Illustrating this is a monkey that communicates with Keng via subtitled shrieks, telling the soldier that he must "kill [the tiger spirit] to free him from his ghost world or let him devour you and enter his world." If you don't see the sexual suggestion there, you're blind. The second half is more suggestive of death than sex, but it also illustrates how the two can co-mingle. Looked at from a certain light, Tropical Malady plays as a symbolic, pan-romantic Romeo and Juliet.
Just as important, Joe frames this latter half in blatantly cinematic terms, showing the limitations in long-take, long-shot realism in communicating the soul. He still uses a great deal of static, long shots, but the mise-en-scène warps around Keng instead of him simply being placed in front of it. Film history runs through Joe's work, culminating in this year's eulogy for classical film construction with Uncle Boonmee; here, he uses title cards as if the second half were a silent film (and, in long stretches, it more or less is, save for the sinister buzz and chirps of insects and other wildlife). It visualizes Keng's turbulent soul and the scary side of undiluted passion instead of having actors communicate this, either by spoken or body language, pulling it out of the realm of the theatrical and purely into film. Of course, without the grounding of the lovely, engaging first half, the second part of the diptych would be impenetrable hogwash inviting accusations of pretension. He's not assigning superiority, merely demarcating and exploring the two approaches.

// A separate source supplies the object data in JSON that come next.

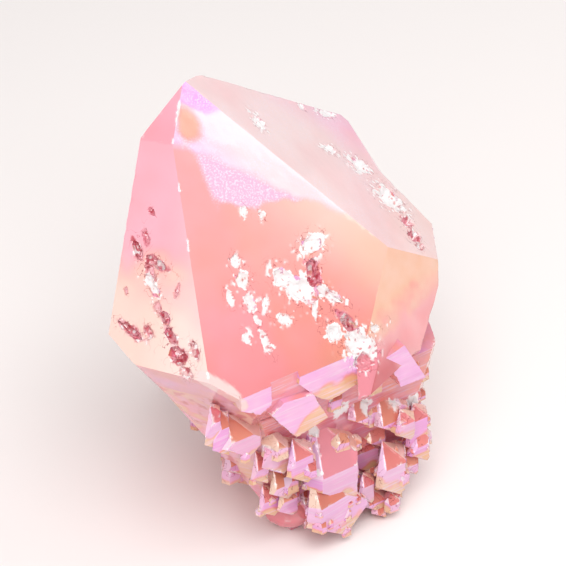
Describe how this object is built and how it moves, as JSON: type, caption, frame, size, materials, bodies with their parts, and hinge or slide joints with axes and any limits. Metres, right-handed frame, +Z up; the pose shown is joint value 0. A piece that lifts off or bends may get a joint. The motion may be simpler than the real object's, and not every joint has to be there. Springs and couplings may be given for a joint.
{
  "type": "aura quartz crystal",
  "caption": "Broad film-coated quartz point with a skirt of small parallel points round its broken foot, which it stands on.",
  "frame": {"origin": "on the broken base, under the middle of the crystal's bounding box", "axes": "+Z up along the big crystal's long axis, -Y towards the front with the three broad pyramid faces, +X to the right of it"},
  "size_m": [0.0402, 0.0466, 0.0577],
  "materials": {
    "aura_quartz": "clear quartz under a thin metal film: glossy, salmon to pink and lilac by face, frosted white where chipped"
  },
  "bodies": {
    "root": {"quartz_crystal": "aura_quartz"}
  },
  "joints": []
}
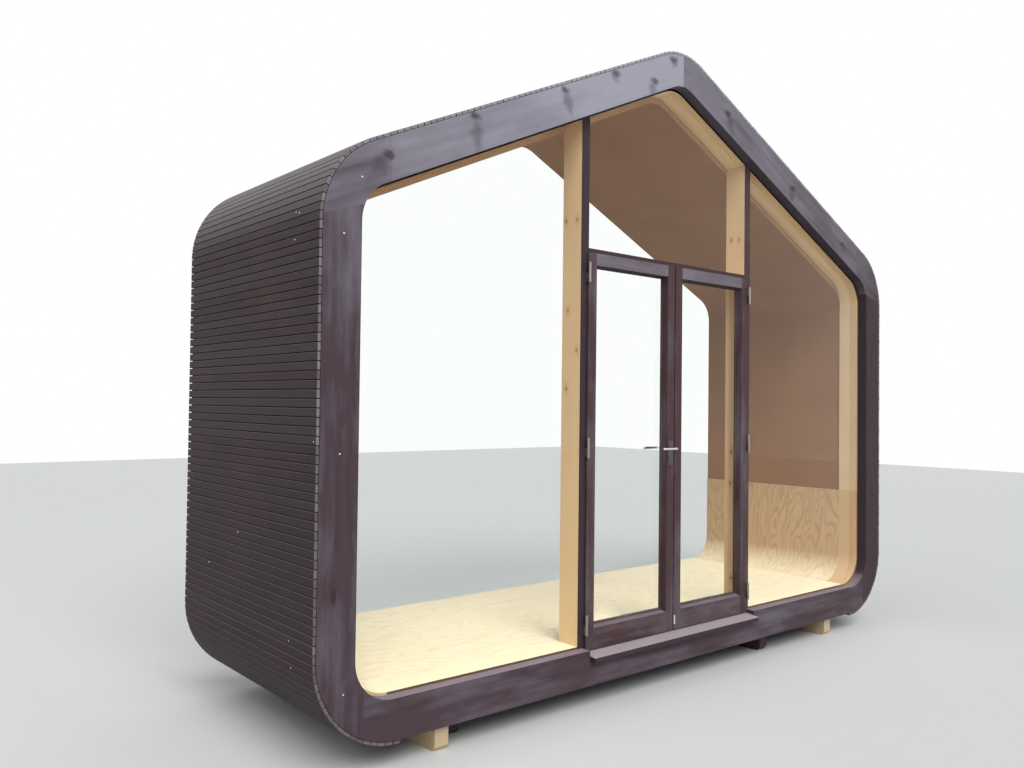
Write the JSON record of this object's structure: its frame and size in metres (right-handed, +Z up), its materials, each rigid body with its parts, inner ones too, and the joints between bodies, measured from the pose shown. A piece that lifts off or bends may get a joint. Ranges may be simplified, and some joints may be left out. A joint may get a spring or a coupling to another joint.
{
  "type": "garden office pod",
  "caption": "House-shaped garden office pod module: slat-clad rounded sleeve on timber bearers, with a glazed timber front and glazed double doors that swing outwards, open at the rear end.",
  "frame": {"origin": "on the floor, under the middle of the pod's box", "axes": "+X to the right along the glazed front, +Y from the front into the pod, +Z up"},
  "size_m": [4.6, 1.444, 3.5981],
  "materials": {
    "cardboard": "bare laminated corrugated cardboard, matt",
    "slats": "dark stained spruce slats, weathered, matt",
    "plywood": "clear satin plywood",
    "pine": "clear satin laminated pine",
    "stained_timber": "dark purple-brown stain, satin",
    "door_timber": "dark purple-brown stain, satin",
    "glass": "clear insulating glass",
    "fittings": "satin steel",
    "bearers": "bare planed pine"
  },
  "bodies": {
    "pod": {"cardboard_sleeve": "cardboard", "cladding_left": "slats", "cladding_right": "slats", "ply_floor": "plywood", "ply_lining_left": "plywood", "ply_lining_right": "plywood", "pine_sill": "pine", "pine_jamb_left": "pine", "pine_jamb_right": "pine", "pine_rafter_left": "pine", "pine_rafter_right": "pine", "post_left": "pine", "post_right": "pine", "pine_header": "pine", "face_rail": "stained_timber", "face_stile_left": "stained_timber", "face_stile_right": "stained_timber", "face_eave_left": "stained_timber", "face_eave_right": "stained_timber", "face_rafter_left": "stained_timber", "face_rafter_right": "stained_timber", "mullion_left": "stained_timber", "mullion_right": "stained_timber", "transom": "stained_timber", "door_sill": "stained_timber", "window_glass_left": "glass", "window_glass_right": "glass", "toplight_glass": "glass", "hinge_pins": "fittings", "bearers": "bearers"},
    "left_leaf": {"left_hinge_stile": "door_timber", "left_lock_stile": "door_timber", "left_top_rail": "door_timber", "left_bottom_rail": "door_timber", "left_door_glass": "glass", "left_knuckles": "fittings", "handle_plates": "fittings"},
    "right_leaf": {"right_hinge_stile": "door_timber", "right_lock_stile": "door_timber", "right_top_rail": "door_timber", "right_bottom_rail": "door_timber", "right_door_glass": "glass", "right_knuckles": "fittings", "bolt_plate": "fittings"},
    "lever": {"lever_handle": "fittings"}
  },
  "joints": [
    {"name": "left_door_hinge", "type": "hinge", "parent": "pod", "child": "left_leaf", "pos_m": [-0.711, -0.647, 1.327], "axis": [0, 0, -1], "range_deg": [0, 105]},
    {"name": "right_door_hinge", "type": "hinge", "parent": "pod", "child": "right_leaf", "pos_m": [0.711, -0.647, 1.327], "axis": [0, 0, 1], "range_deg": [0, 105]},
    {"name": "lever_turn", "type": "hinge", "parent": "left_leaf", "child": "lever", "pos_m": [-0.034, -0.683, 1.323], "axis": [0, -1, 0], "range_deg": [0, 40], "stiffness_Nm_per_rad": 2, "springref_deg": -20.05}
  ]
}
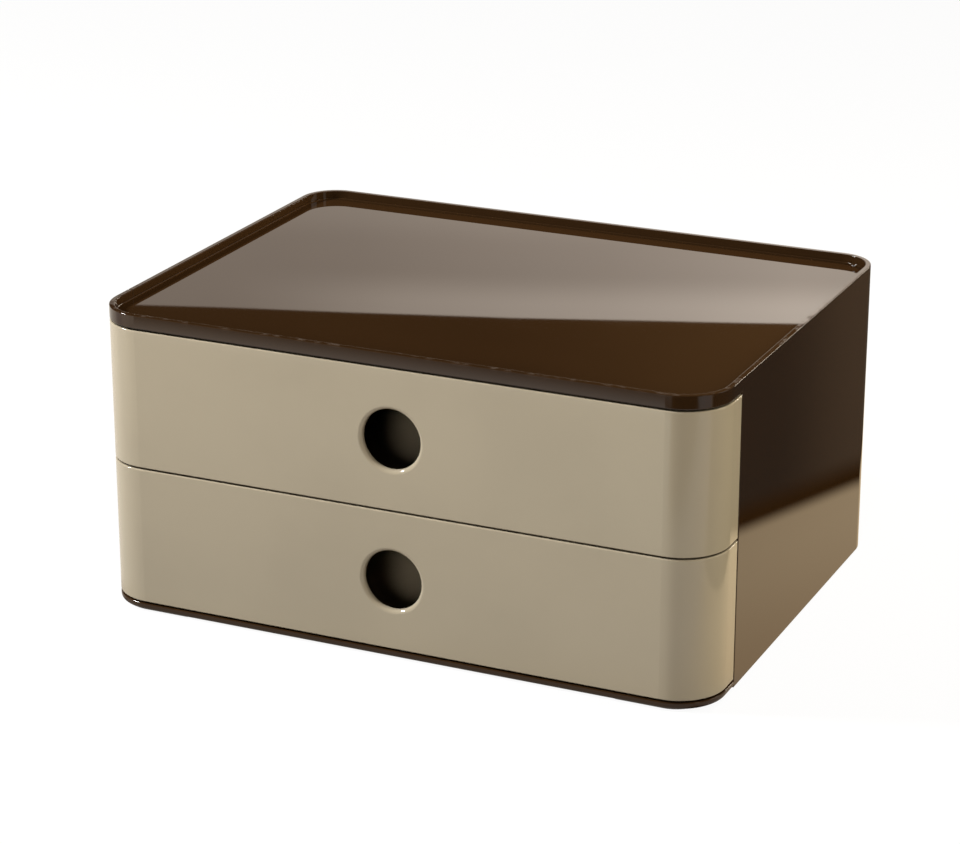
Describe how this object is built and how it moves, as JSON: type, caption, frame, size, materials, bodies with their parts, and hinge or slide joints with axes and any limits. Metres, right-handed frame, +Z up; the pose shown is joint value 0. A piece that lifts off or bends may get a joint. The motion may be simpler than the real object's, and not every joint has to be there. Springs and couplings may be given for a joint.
{
  "type": "desk file box with drawers",
  "caption": "Low desktop box with rounded corners, stacked pull-out drawers with round finger holes, and a shallow rimmed top.",
  "frame": {"origin": "on the ground under the middle of the box", "axes": "+X to the right seen from the front, +Y to the back, +Z up; the drawers open towards -Y"},
  "size_m": [0.26, 0.195, 0.125],
  "materials": {
    "gloss_dark_brown": "high gloss moulded",
    "gloss_beige": "high gloss moulded",
    "tray_beige": "gloss moulded, a little softer than the fronts",
    "matte_dark_brown": "fine spark-eroded texture",
    "dark_rubber": "matte",
    "zinc_steel": "bright zinc plated"
  },
  "bodies": {
    "casing": {"outer_casing": "gloss_dark_brown", "top_panel": "gloss_dark_brown", "base_plate": "gloss_dark_brown", "base_screws": "zinc_steel", "left_side_frame": "matte_dark_brown", "right_side_frame": "matte_dark_brown", "front_left_foot": "dark_rubber", "front_right_foot": "dark_rubber", "rear_left_foot": "dark_rubber", "rear_right_foot": "dark_rubber"},
    "upper_drawer": {"upper_drawer_front": "gloss_beige", "upper_drawer_tray": "tray_beige"},
    "lower_drawer": {"lower_drawer_front": "gloss_beige", "lower_drawer_tray": "tray_beige"}
  },
  "joints": [
    {"name": "upper_drawer_slide", "type": "slide", "parent": "casing", "child": "upper_drawer", "axis": [0, -1, 0], "range_m": [0, 0.12]},
    {"name": "lower_drawer_slide", "type": "slide", "parent": "casing", "child": "lower_drawer", "axis": [0, -1, 0], "range_m": [0, 0.12]}
  ]
}
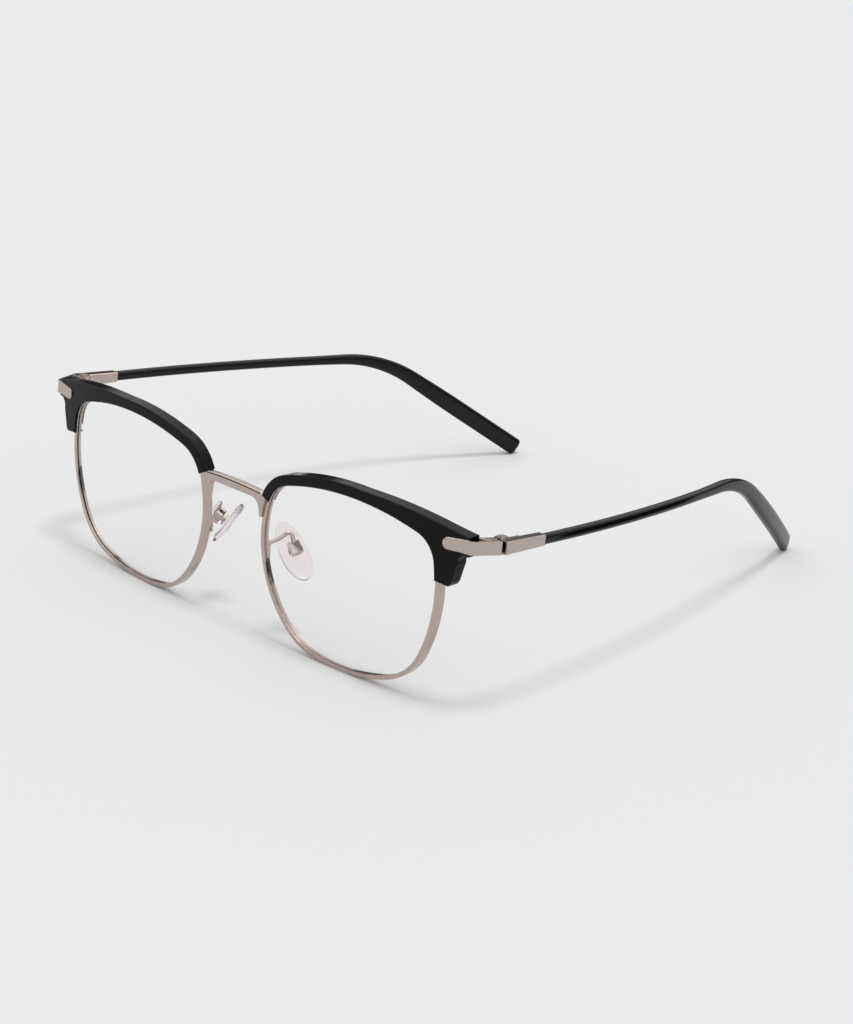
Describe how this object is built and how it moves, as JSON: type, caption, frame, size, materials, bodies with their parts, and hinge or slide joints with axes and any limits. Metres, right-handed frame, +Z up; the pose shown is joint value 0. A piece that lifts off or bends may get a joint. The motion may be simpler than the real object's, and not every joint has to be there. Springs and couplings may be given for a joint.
{
  "type": "half rim eyeglasses",
  "caption": "Browline spectacles: slim metal rims under glossy brow covers, curved clear lenses, a metal bridge, nose pads on arms and hinged temples with bent tips.",
  "frame": {"origin": "middle of the footprint, on the surface the open spectacles stand on", "axes": "+X towards the wearer's left, -Y the way the wearer faces (front of the lenses), +Z up when worn"},
  "size_m": [0.15, 0.1468, 0.0441],
  "materials": {
    "frame_metal": "polished warm silver plating",
    "screw_steel": "bright small screws",
    "core_metal": "drawn wire",
    "brow_black": "polished black",
    "sleeve_black": "polished black",
    "lens_clear": "clear polished optical resin",
    "pad_clear": "clear soft plastic"
  },
  "bodies": {
    "front": {"bridge": "frame_metal", "rim_left": "frame_metal", "rim_right": "frame_metal", "lens_left": "lens_clear", "lens_right": "lens_clear", "endpiece_left": "frame_metal", "endpiece_right": "frame_metal", "rim_lock_upper_left": "frame_metal", "rim_lock_upper_right": "frame_metal", "rim_lock_lower_left": "frame_metal", "rim_lock_lower_right": "frame_metal", "rim_lock_screw_left": "screw_steel", "rim_lock_screw_right": "screw_steel", "brow_screw_left": "screw_steel", "brow_screw_right": "screw_steel", "brow_left": "brow_black", "brow_right": "brow_black", "hinge_leaf_front_left": "frame_metal", "hinge_leaf_front_right": "frame_metal", "hinge_screw_left": "screw_steel", "hinge_screw_right": "screw_steel", "pad_box_left": "frame_metal", "pad_box_right": "frame_metal", "pad_screw_left": "screw_steel", "pad_screw_right": "screw_steel", "pad_arm_left": "frame_metal", "pad_arm_right": "frame_metal"},
    "temple_left": {"hinge_leaf_temple_left": "frame_metal", "temple_housing_left": "frame_metal", "temple_core_left": "core_metal", "temple_sleeve_left": "sleeve_black"},
    "pad_left": {"nose_pad_left": "pad_clear", "pad_insert_left": "frame_metal"},
    "temple_right": {"hinge_leaf_temple_right": "frame_metal", "temple_housing_right": "frame_metal", "temple_core_right": "core_metal", "temple_sleeve_right": "sleeve_black"},
    "pad_right": {"nose_pad_right": "pad_clear", "pad_insert_right": "frame_metal"}
  },
  "joints": [
    {"name": "left_temple_fold", "type": "hinge", "parent": "front", "child": "temple_left", "pos_m": [0.0719, -0.0603, 0.03828], "axis": [0, 0.0779, 0.997], "range_deg": [0, 81]},
    {"name": "right_temple_fold", "type": "hinge", "parent": "front", "child": "temple_right", "pos_m": [-0.0719, -0.0603, 0.03828], "axis": [0, -0.0779, -0.997], "range_deg": [0, 75]},
    {"name": "left_pad_rock", "type": "hinge", "parent": "front", "child": "pad_left", "pos_m": [0.0135, -0.06533, 0.021], "axis": [-0.3426, -0.891, -0.2978], "range_deg": [-10, 10]},
    {"name": "right_pad_rock", "type": "hinge", "parent": "front", "child": "pad_right", "pos_m": [-0.0135, -0.06533, 0.021], "axis": [-0.3426, 0.891, 0.2978], "range_deg": [-10, 10]}
  ]
}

You can't peg Weerasethakul down: just when his narrative divisions and stylistic and setting shifts suggest a love of dialectics, he goes for the whole hog with Uncle Boonmee and subdivides his story further. Tropical Malady might seem a response to the regional art cinema being made in conjunction with it, but Joe would move too quickly forward into yet more grace to seem particularly chastising. More than the other two, even the Hydra-structured Boonmee, Tropical Malady can seem disjointed. However, Joe covers an incredible amount of ground here, displaying his consideration of past and present (a Buddhist moral about greed finds a modern counterpoint in contestants on Who Wants to Be a Millionaire who lose money by reaching beyond their grasp to get yet more cash), rural and urban (a natural outgrowth of the past and present dichotomy), physical and metaphysical. It set off a string of masterpieces by the director on these topics, each building off the last and smoothing out the transitions between his splits. But those divisions still exist; in that sense, it's difficult to view Tropical Malady as an outright critical piece, as it sparked a series of features and short films that prove, with each superior upgrade, that Joe still has room to grow. So does everyone in every field, of course, but what makes Joe's case so special is that he drags the goal posts for the potential of cinema along with him as he goes.